Rain gardens, shallow sunken areas of plantings also known as bioretention cells, are collecting stormwater runoff from roofs, streets, and sidewalks in Montgomery County, Maryland, Hillsborough County, Florida, and Puget Sound, where 12,000 have been planted in residential areas.

Bioswales, essentially long narrow rain gardens, are filling the spaces between sidewalks and curbs, and in the medians and perimeters of parking lots, using vegetation and mulch to slow and filter stormwater flow. A positive side effect is that they also reduce the urban heat island effect.

Meanwhile, planter boxes, with either open or closed bottoms, located on downtown streets in many cities and towns, not only beautify the streetscape but collect and absorb runoff.

Permeable pavements, made from pervious concrete, porous asphalt, or permeable interlocking pavers, slow and filter rainwater where it falls and are cost-effective where land values are high and flooding is a problem. And for municipal councils who are concerned that green solutions are expensive, the City of Sultan, Washington has issued a report indicating that the use of pervious concrete eliminated over $260,000 in construction costs.

A green roof system covered with vegetation enables rainfall infiltration and evapotranspiration of stormwater and is beneficial in dense urban areas on large commercial buildings where stormwater management costs are high. Urban tree canopies, meanwhile, absorb water while providing shade, making walking in urban areas more pleasant, an initiative Chicago and Philadelphia have taken on.

On a grander scale is land conservation. By protecting open spaces and sensitive areas, such as wetlands and steep hillsides within and on the perimeter of cities, urban stormwater issues can be addressed using engineered solutions such as Staten Island’s Bluebelt, while offering healthy recreational spaces for city dwellers.

Indeed, city-wide comprehensive green infrastructure programs offer numerous benefits to the ever-increasing numbers of urban dwellers. In addition to managing flooding, green infrastructure, including urban forests and vegetation, improves air quality and absorbs and stores greenhouse gases, while tree canopies on streets lower the temperatures in city centres, making them more walkable. Vegetation also reduces the urban heat island effect and can lower air conditioning costs or act as a wind break to lower heating costs, while community gardens provide food.

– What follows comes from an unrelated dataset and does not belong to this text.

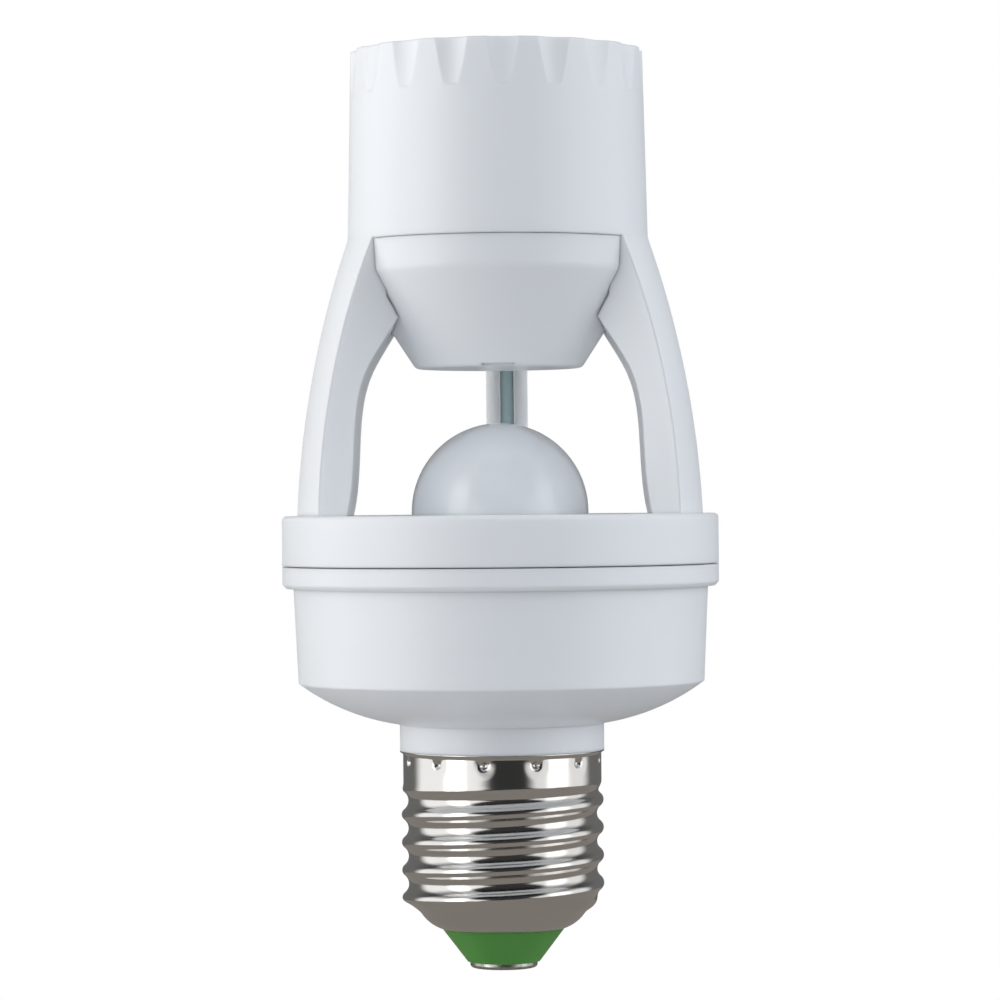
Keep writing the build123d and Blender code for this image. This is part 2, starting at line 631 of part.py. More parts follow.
# Upper frame: cover, arms and socket ring in one moulding
with BuildPart() as upper_frame:
    add(arms)
    add(between_arms, mode=Mode.SUBTRACT)
    turned([
        (0, CUP_BOTTOM - OPEN_GAP),
        (cone_r(CUP_BOTTOM - OPEN_GAP, OPEN_GAP), CUP_BOTTOM - OPEN_GAP),
        (RING_BORE_R, ARM_POCKET_Z),
        (RING_BORE_R, ARM_TOP),
        (0, ARM_TOP),
    ], Mode.SUBTRACT)
    turned([
        (RING_BORE_R, RING_BOTTOM),
        (RING_BOTTOM_R, RING_BOTTOM),
        (RING_TOP_R, RING_TOP),
        (MOUTH_R, RING_TOP),
        (MOUTH_R, MOUTH_SKIRT_BOTTOM),
        (MOUTH_R + MOUTH_WALL, MOUTH_SKIRT_BOTTOM),
        (MOUTH_R + MOUTH_WALL, RING_TOP - RIM_THICK),
        (RING_BORE_R, RING_TOP - RIM_THICK),
        (RING_BORE_R, CUP_BEAD_Z + 2 * SNAP_BEAD),
        (RING_BORE_R + SNAP_BEAD, CUP_BEAD_Z + SNAP_BEAD),
        (RING_BORE_R + SNAP_BEAD, CUP_BEAD_Z - SNAP_BEAD),
        (RING_BORE_R, CUP_BEAD_Z - 2 * SNAP_BEAD),
    ])
    with Locations((0, 0, RING_TOP - FLUTE_HEIGHT / 2)):
        with PolarLocations(RING_TOP_R - FLUTE_DEPTH + FLUTE_R, FLUTE_COUNT, start_angle=FLUTE_TURN):
            Cone(
                FLUTE_R - FLUTE_DEPTH,
                FLUTE_R,
                FLUTE_HEIGHT,
                mode=Mode.SUBTRACT,
            )
    turned([
        (0, PLATE_BOTTOM),
        (COVER_WALL_R, PLATE_BOTTOM),
        (COVER_WALL_R, SEAM_Z + SNAP_LIP_HEIGHT),
        (COVER_WALL_R + SNAP_BEAD + SNUG, SEAM_Z + SNAP_LIP_HEIGHT - 2 * SNAP_BEAD),
        (COVER_WALL_R, SEAM_Z + SNAP_LIP_HEIGHT - 4 * SNAP_BEAD),
        (COVER_WALL_R, SEAM_Z),
        (COVER_R - SEAM_GROOVE_DEPTH, SEAM_Z),
        (COVER_R - SEAM_GROOVE_DEPTH, SEAM_Z + SEAM_GROOVE),
        (COVER_R, SEAM_Z + SEAM_GROOVE),
        (COVER_R, COVER_TOP),
        (0, COVER_TOP),
    ])
    fillet(
        upper_frame.edges().filter_by(GeomType.CIRCLE).filter_by_position(Axis.Z, COVER_TOP - SNUG, COVER_TOP + SNUG)
        .group_by(SortBy.RADIUS)[-1],
        COVER_EDGE_R,
    )
    add(arm_hollows.part, mode=Mode.SUBTRACT)
    with Locations((0, 0, COVER_TOP)):
        Cylinder(DOME_R + SLIP, 2 * WALL, mode=Mode.SUBTRACT)
    with Locations((DUCT_X, (DUCT_FRONT + DUCT_BACK) / 2, COVER_TOP)):
        Box(
            2 * (DUCT_HALF_WIDTH + SNUG),
            DUCT_BACK - DUCT_FRONT + 2 * SNUG,
            DUCT_SEAT,
            align=(Align.CENTER, Align.CENTER, Align.MAX),
            mode=Mode.SUBTRACT,
        )
    with Locations((DUCT_X, (DUCT_FRONT + DUCT_SLOT_END) / 2, COVER_TOP)):
        Box(DUCT_SLOT, DUCT_SLOT_END - DUCT_FRONT, 2 * WALL, mode=Mode.SUBTRACT)
    with Locations((0, 0, BOARD_TOP)):
        with PolarLocations(BOARD_SCREW_RING_R, BOARD_SCREW_COUNT, start_angle=BOARD_SCREW_TURN):
            Cylinder(SCREW_BOSS_R, PLATE_BOTTOM - BOARD_TOP, align=(Align.CENTER, Align.CENTER, Align.MIN))
            Cylinder(
                SCREW_R + SNUG,
                BOARD_SCREW_LENGTH,
                align=(Align.CENTER, Align.CENTER, Align.MIN),
                mode=Mode.SUBTRACT,
            )
save(upper_frame.part, "upper_frame")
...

A team of researchers at the University of Toronto’s Scarborough campus “noted that during the pandemic, communities most impacted by COVID-19 were also most likely to lack access to nature.” (“Living Cities: U of T researchers develop framework for green infrastructure” by Alexa Battler, November 15, 2022. www.utoronto.ca)

Battler goes on to say that the researchers found that “the communities lacking green spaces—and now feeling the worst impacts of climate change—are often racialized populations… a living city requires identifying the areas that need [green infrastructure] most and putting them first, while ensuring decision-making is driven by collaborating with the people it will impact.”

Recommendations such as this are at the heart of the report “Pathways to Living Cities,” a document produced by a team of University of Toronto researchers with the environmental organization Green Communities Canada (www.greencommunitiescanada.org). It’s a document that will provide decision-makers, and those advising them, with the information and resources they need to make GI a fundamental part of their communities, describing its vision of a living city “as a place where GI is widespread, well-maintained, and prioritizes underserved communities.”

Although this framework was only released to the public late in 2022, it has been at the centre of a pilot project to create living cities across Canada, working with five communities of varying sizes in Ontario, Alberta, and New Brunswick.

In the words of Christine Mettler, Green infrastructure expert at Green Communities Canada, “Green infrastructure can be aligned with addressing the everyday concerns of a community. It not only helps increase our resilience to climate change, but it also supports biodiversity, community health, and well-being, all while delivering critical municipal services, like stormwater management.”